Gather up every line from the entries below that uses the word "rigid".

Supplied material:
_____
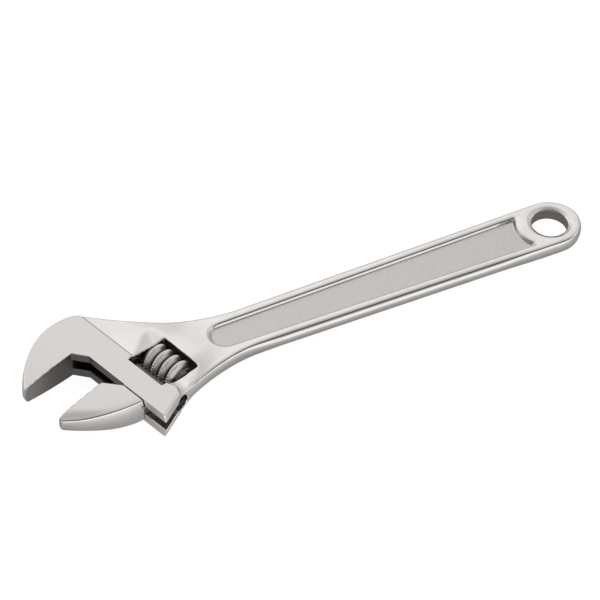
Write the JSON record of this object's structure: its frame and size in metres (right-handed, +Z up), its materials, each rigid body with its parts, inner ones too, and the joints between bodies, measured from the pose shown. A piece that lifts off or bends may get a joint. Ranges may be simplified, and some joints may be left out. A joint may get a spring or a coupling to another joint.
{
  "type": "adjustable wrench",
  "caption": "Forged adjustable wrench: a fixed jaw, a sliding jaw driven by a knurled worm, and a recessed handle with a hanging eye.",
  "frame": {"origin": "middle of the bottom of the bounding box, the wrench lying flat on its side", "axes": "+Z up through the thickness, +X along the handle towards the hanging eye, +Y towards the fixed jaw's back"},
  "size_m": [0.2514, 0.0648, 0.0146],
  "materials": {
    "satin_chrome": "satin",
    "ground_chrome": "satin",
    "turned_steel": "satin",
    "spring_steel": "satin"
  },
  "bodies": {
    "body": {"wrench_body": "satin_chrome", "worm_pin": "turned_steel", "worm_spring": "spring_steel"},
    "sliding_jaw": {"movable_jaw": "ground_chrome"},
    "worm": {"worm_knurl": "turned_steel"}
  },
  "joints": [
    {"name": "jaw_slide", "type": "slide", "parent": "body", "child": "sliding_jaw", "axis": [0.3338, -0.9426, 0], "range_m": [-0.0192, 0.0106]},
    {"name": "worm_spin", "type": "hinge", "parent": "body", "child": "worm", "pos_m": [-0.06939, -0.005, 0.0073], "axis": [0.3338, -0.9426, 0], "range_deg": [-915, 1655]}
  ],
  "couplings": [
    {"joint": "worm_spin", "follows": "jaw_slide", "rad_per_m": -1496}
  ]
}
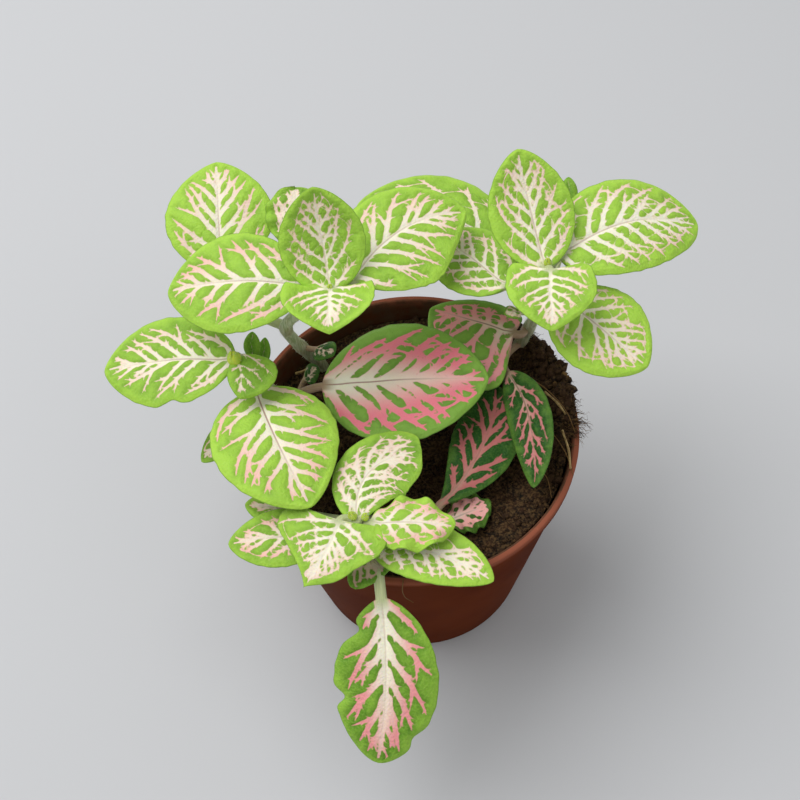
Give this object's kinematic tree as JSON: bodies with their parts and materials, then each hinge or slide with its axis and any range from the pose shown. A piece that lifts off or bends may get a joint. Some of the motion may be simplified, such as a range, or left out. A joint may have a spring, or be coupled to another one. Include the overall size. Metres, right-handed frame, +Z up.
{
  "type": "potted nerve plant",
  "caption": "Bushy nerve plant in a small tapered nursery pot of peat: oval net-veined leaves on short petioles, up branching stems and hanging over the rim.",
  "frame": {"origin": "centre of the flat underside of the pot, on the surface that it stands on", "axes": "+Z up along the pot's axis; -Y is the front, over which one leaf hangs; +X is to the right seen from the front"},
  "size_m": [0.1024, 0.0964, 0.0931],
  "materials": {
    "pot_plastic": "satin",
    "peat": "matte",
    "stem": "satin",
    "lime_leaf": "satin",
    "dark_leaf": "satin",
    "bud": "satin",
    "straw": "matte"
  },
  "bodies": {
    "root": {"pot": "pot_plastic", "soil": "peat", "back_bud": "bud", "back_leaf_front": "lime_leaf", "back_leaf_left": "lime_leaf", "back_leaf_rear": "lime_leaf", "back_leaf_right": "lime_leaf", "back_leaf_upright": "lime_leaf", "back_leaf_young": "lime_leaf", "back_stem": "stem", "front_bud_1": "bud", "front_bud_2": "bud", "front_leaf_behind": "lime_leaf", "front_leaf_crumpled": "lime_leaf", "front_leaf_left": "lime_leaf", "front_leaf_outer": "lime_leaf", "front_leaf_right": "lime_leaf", "front_leaf_under": "lime_leaf", "front_leaf_upright": "lime_leaf", "front_stem": "stem", "hanging_leaf": "lime_leaf", "left_bud": "bud", "left_leaf_broad": "lime_leaf", "left_leaf_outer": "lime_leaf", "left_leaf_small": "lime_leaf", "left_leaf_under": "lime_leaf", "left_leaflet_1": "lime_leaf", "left_leaflet_2": "lime_leaf", "left_stem": "stem", "pink_leaf_broad": "dark_leaf", "pink_leaf_crumpled": "dark_leaf", "pink_leaf_low": "dark_leaf", "pink_leaf_narrow": "dark_leaf", "pink_leaf_rear": "dark_leaf", "right_bud": "bud", "right_leaf_front": "lime_leaf", "right_leaf_inner": "lime_leaf", "right_leaf_lower": "lime_leaf", "right_leaf_outer": "lime_leaf", "right_leaf_rear": "lime_leaf", "right_leaf_upright": "lime_leaf", "right_leaflet_curled": "lime_leaf", "right_leaflet_rear": "lime_leaf", "right_stem": "stem", "shade_leaf_back": "dark_leaf", "shade_leaf_left": "dark_leaf", "short_stem": "stem", "straw_front": "straw", "straw_left": "straw", "straw_right": "straw"}
  },
  "joints": []
}
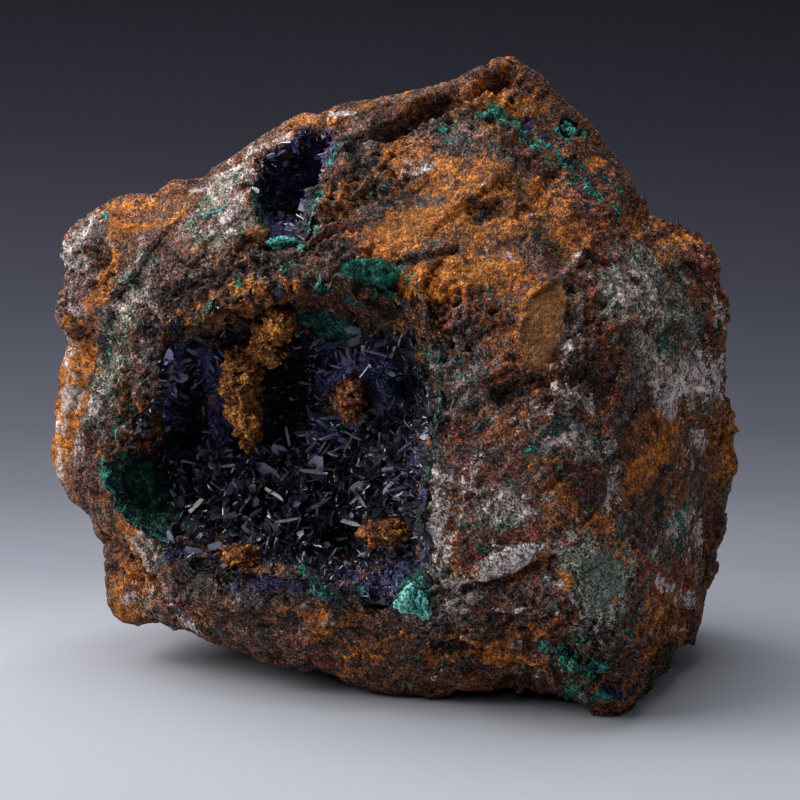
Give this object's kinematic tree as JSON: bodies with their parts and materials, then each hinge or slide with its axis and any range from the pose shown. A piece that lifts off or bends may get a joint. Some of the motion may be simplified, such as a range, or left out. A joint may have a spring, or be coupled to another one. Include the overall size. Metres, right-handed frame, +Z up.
{
  "type": "azurite with malachite",
  "caption": "Cabinet mineral specimen: a rusty limonite rock with a large vug lined with dark azurite blades and green malachite, standing on its own flat feet.",
  "frame": {"origin": "middle of the bounding box's base, on the surface that the rock stands on", "axes": "+X to the right and +Y away from a viewer who faces the vugs, +Z up"},
  "size_m": [0.1981, 0.1368, 0.1706],
  "materials": {
    "limonite_rock": "rough broken rock, rust brown with ochre, maroon, grey and pale clay streaks",
    "azurite": "glassy blue-black tabular crystals with violet-blue crust at their feet",
    "malachite_velvet": "deep green velvet of fine needles",
    "malachite_crust": "bright turquoise green crust, dull",
    "ochre_limonite": "earthy knobbly ochre, dull"
  },
  "bodies": {
    "root": {"host_rock": "limonite_rock", "azurite_main_druse": "azurite", "azurite_upper_druse": "azurite", "malachite_left_velvet": "malachite_velvet", "malachite_rim_crust": "malachite_crust", "malachite_roof_tuft": "malachite_velvet", "malachite_upper_lining": "malachite_crust", "malachite_upper_patch": "malachite_crust", "limonite_column": "ochre_limonite", "limonite_mound": "ochre_limonite", "limonite_ledge_knob": "ochre_limonite", "limonite_sill_knob": "ochre_limonite"}
  },
  "joints": []
}
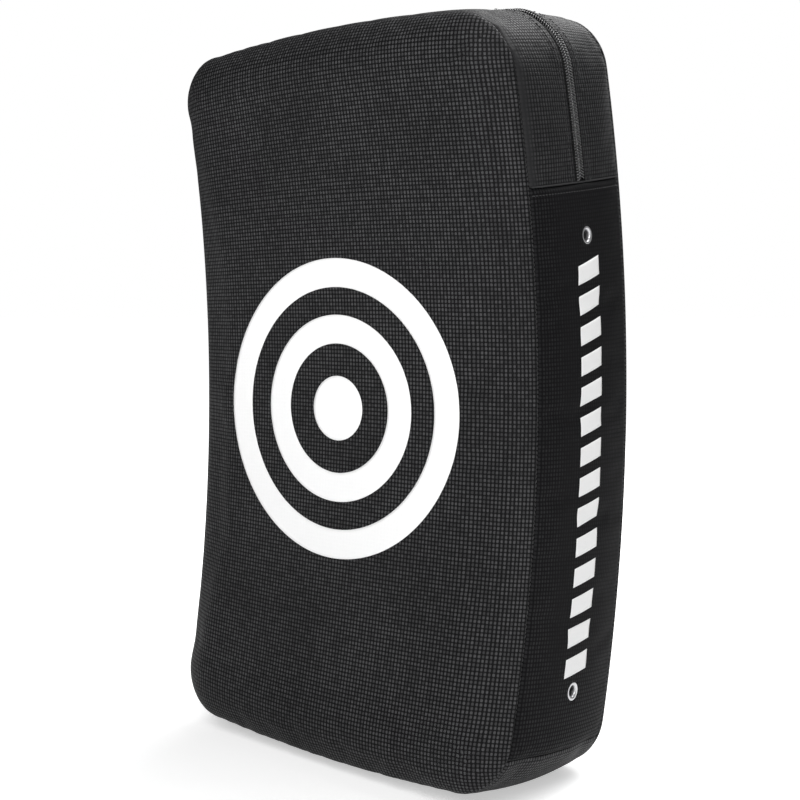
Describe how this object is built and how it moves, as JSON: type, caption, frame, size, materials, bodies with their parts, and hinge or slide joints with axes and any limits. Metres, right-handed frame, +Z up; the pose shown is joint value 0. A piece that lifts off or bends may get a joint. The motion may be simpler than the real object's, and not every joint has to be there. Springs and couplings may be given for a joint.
{
  "type": "kick shield",
  "caption": "Curved rectangular kick shield with a concave striking face, foam core, zipped cover, side air eyelets, and arm straps and grips on its back.",
  "frame": {"origin": "on the floor under the middle of the standing shield's box, straps included", "axes": "+Z up along the shield's height, +Y out of its back towards the holder, -Y out of the concave striking face, +X to the right as seen from the front"},
  "size_m": [0.3882, 0.271, 0.6371],
  "materials": {
    "cover": "satin",
    "strike_foam": "matte",
    "core_foam": "matte",
    "back_foam": "matte",
    "zip_tape": "matte",
    "zip_coil": "satin",
    "zip_metal": "satin",
    "nickel": "polished",
    "webbing": "matte"
  },
  "bodies": {
    "pad": {"front_panel": "cover", "back_panel": "cover", "zip_strip_front": "cover", "zip_strip_rear": "cover", "side_panel_left": "cover", "side_panel_right": "cover", "bottom_panel": "cover", "strike_foam": "strike_foam", "core_foam": "core_foam", "back_foam": "back_foam", "zip_tape_front": "zip_tape", "zip_tape_rear": "zip_tape", "zip_coil_front": "zip_coil", "zip_coil_rear": "zip_coil", "eyelet_upper_left": "nickel", "eyelet_upper_right": "nickel", "eyelet_lower_left": "nickel", "eyelet_lower_right": "nickel", "eyelet_washer_upper_left": "nickel", "eyelet_washer_upper_right": "nickel", "eyelet_washer_lower_left": "nickel", "eyelet_washer_lower_right": "nickel", "anchor_band_upper": "webbing", "anchor_band_middle": "webbing", "anchor_band_lower": "webbing", "arm_strap_left": "webbing", "arm_strap_right": "webbing", "arm_strap_pad_left": "cover", "arm_strap_pad_right": "cover", "grip_tape_upper": "webbing", "grip_tape_lower": "webbing", "grip_sleeve_upper": "cover", "grip_sleeve_lower": "cover"},
    "slider": {"zip_slider": "zip_metal"},
    "pull_tab": {"zip_pull_tab": "zip_metal"}
  },
  "joints": [
    {"name": "zip_run", "type": "hinge", "parent": "pad", "child": "slider", "pos_m": [0.07893, -1.32398, 0.31689], "axis": [0.9793, 0.2023, 0.0003], "range_deg": [0, 2.89]},
    {"name": "pull_swing", "type": "hinge", "parent": "slider", "child": "pull_tab", "pos_m": [-0.19141, -0.03126, 0.50379], "axis": [0.0204, 0.9903, 0.1371], "range_deg": [-3, 170]}
  ]
}
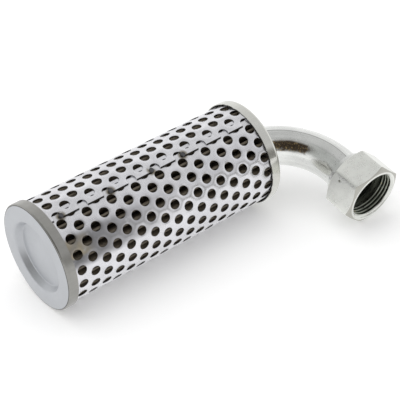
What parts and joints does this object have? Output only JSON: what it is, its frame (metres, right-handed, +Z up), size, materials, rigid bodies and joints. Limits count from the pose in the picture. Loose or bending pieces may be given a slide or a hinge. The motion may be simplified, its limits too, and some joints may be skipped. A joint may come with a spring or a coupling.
{
  "type": "hydraulic suction filter",
  "caption": "Hydraulic suction filter: pleated mesh inside a perforated steel guard, pressed end caps, and a bent port tube with a swivel nut.",
  "frame": {"origin": "middle of the box round the filter, on the surface it lies on", "axes": "+X along the filter from the blind end to the port end, +Z up"},
  "size_m": [0.174, 0.0908, 0.0545],
  "materials": {
    "guard_sheet": "satin, bare rolled sheet",
    "blind_cap_metal": "matt, pressed",
    "zinc_plate": "satin, zinc plated",
    "zinc_tube": "bright, zinc plated",
    "zinc_nut": "satin, zinc plated",
    "wire_mesh": "dull, fine woven wire",
    "core_metal": "dull",
    "potting_resin": "matt, cast resin",
    "weld": "dark, scaled"
  },
  "bodies": {
    "filter": {"perforated_guard": "guard_sheet", "guard_tack_welds": "weld", "blind_end_cap": "blind_cap_metal", "open_end_cap": "zinc_plate", "pleated_mesh": "wire_mesh", "core_tube": "core_metal", "blind_end_potting": "potting_resin", "open_end_potting": "potting_resin", "elbow_tube": "zinc_tube", "elbow_weld_bead": "weld", "cone_nipple": "zinc_tube", "nipple_braze": "weld", "nut_retaining_wire": "wire_mesh"},
    "nut": {"swivel_nut": "zinc_nut"}
  },
  "joints": [
    {"name": "nut_swivel", "type": "hinge", "parent": "filter", "child": "nut", "pos_m": [0.07038, -0.03126, 0.01836], "axis": [0, -0.9842, -0.177], "continuous": true}
  ]
}
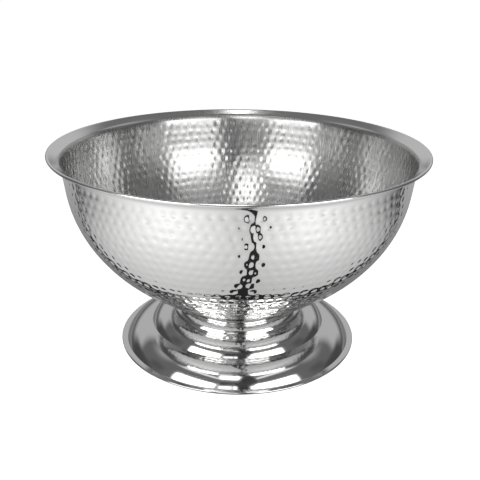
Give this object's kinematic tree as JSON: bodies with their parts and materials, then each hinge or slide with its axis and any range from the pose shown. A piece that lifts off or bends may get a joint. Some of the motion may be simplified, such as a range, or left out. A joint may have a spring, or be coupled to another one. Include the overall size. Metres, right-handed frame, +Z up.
{
  "type": "punch bowl",
  "caption": "Footed punch bowl: a round hammered steel bowl with a flared, beaded rim, bolted to a wide stepped pedestal foot.",
  "frame": {"origin": "centre of the foot's resting face, on the surface that the bowl stands on", "axes": "+Z up along the axis of the bowl and foot; +X along the wing nut's wings"},
  "size_m": [0.375, 0.375, 0.209],
  "materials": {
    "hammered_steel": "hammered, mirror bright outside, satin inside and on the flange",
    "polished_steel": "mirror polished with fine turning marks",
    "plain_steel": "mill finish",
    "black_rubber": "matt",
    "zinc_plated": "bright zinc plate"
  },
  "bodies": {
    "root": {"hammered_bowl": "hammered_steel", "pedestal_foot": "polished_steel", "mounting_disc": "plain_steel", "seat_gasket": "black_rubber", "threaded_stud": "zinc_plated", "load_washer": "zinc_plated", "lock_washer": "zinc_plated", "wing_nut": "zinc_plated"}
  },
  "joints": []
}
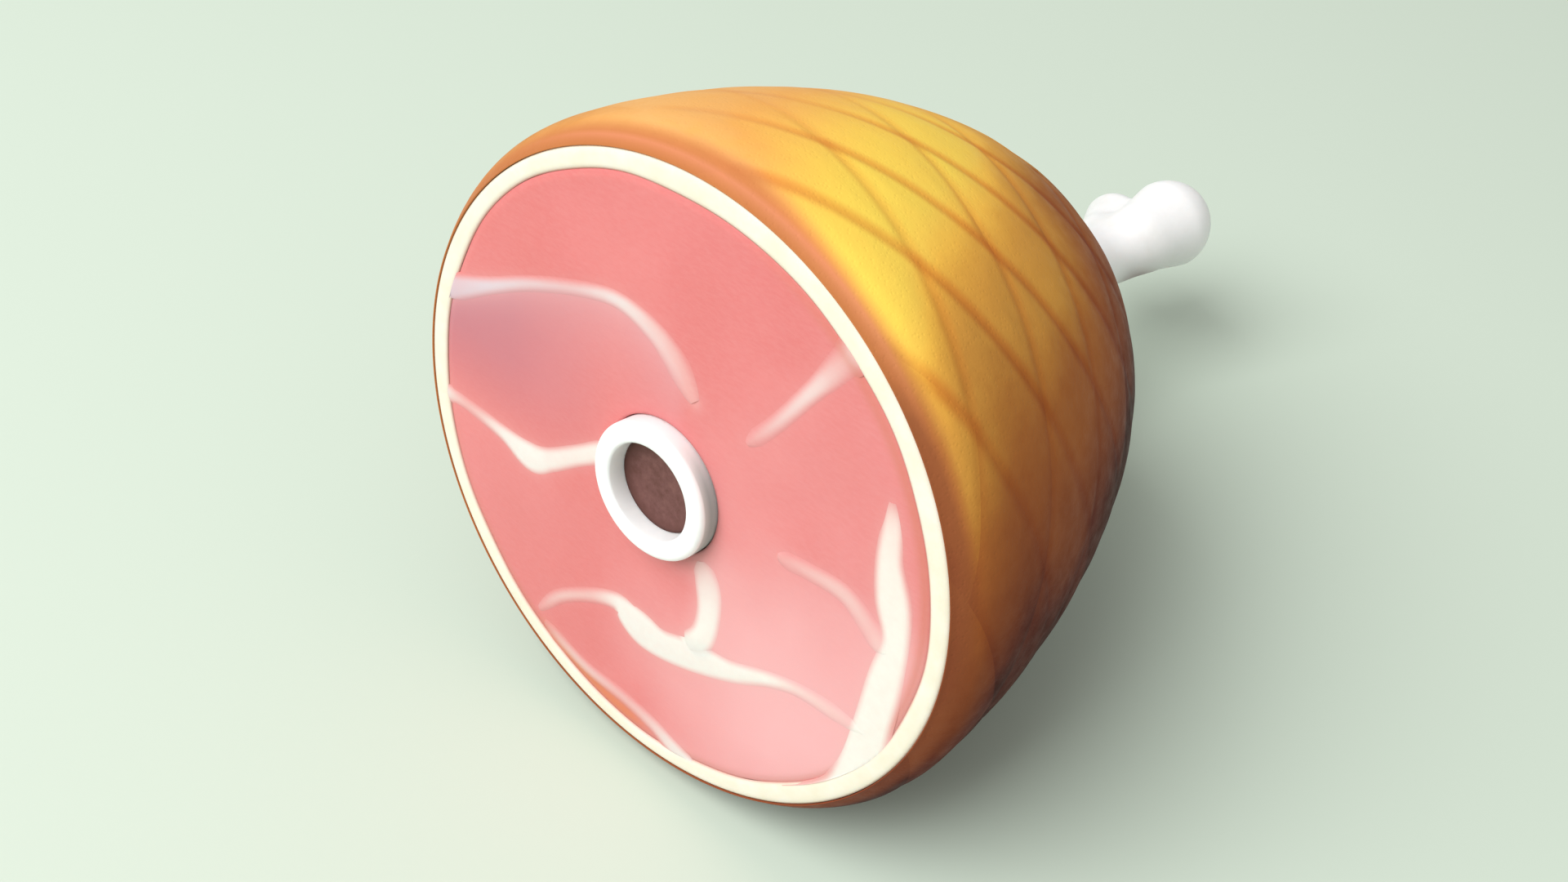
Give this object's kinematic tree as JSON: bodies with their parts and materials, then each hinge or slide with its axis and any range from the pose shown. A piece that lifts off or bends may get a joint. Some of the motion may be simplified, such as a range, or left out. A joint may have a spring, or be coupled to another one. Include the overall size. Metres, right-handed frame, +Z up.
_____
The output:
Write the JSON record of this object's structure: its frame and size in metres (right-handed, +Z up), its materials, each rigid body with its parts, inner ones too, and the joints between bodies, measured from the pose shown. A piece that lifts off or bends may get a joint. Ranges may be simplified, and some joints may be left out. A joint may get a spring or a coupling to another joint.
What parts and joints does this object have? Output only JSON: what it is, its frame (metres, right-handed, +Z up), size, materials, rigid bodies and joints. Limits count from the pose in the picture. Loose or bending pieces may be given a slide or a hinge. The motion may be simplified, its limits too, and some joints may be skipped. A joint may come with a spring or a coupling.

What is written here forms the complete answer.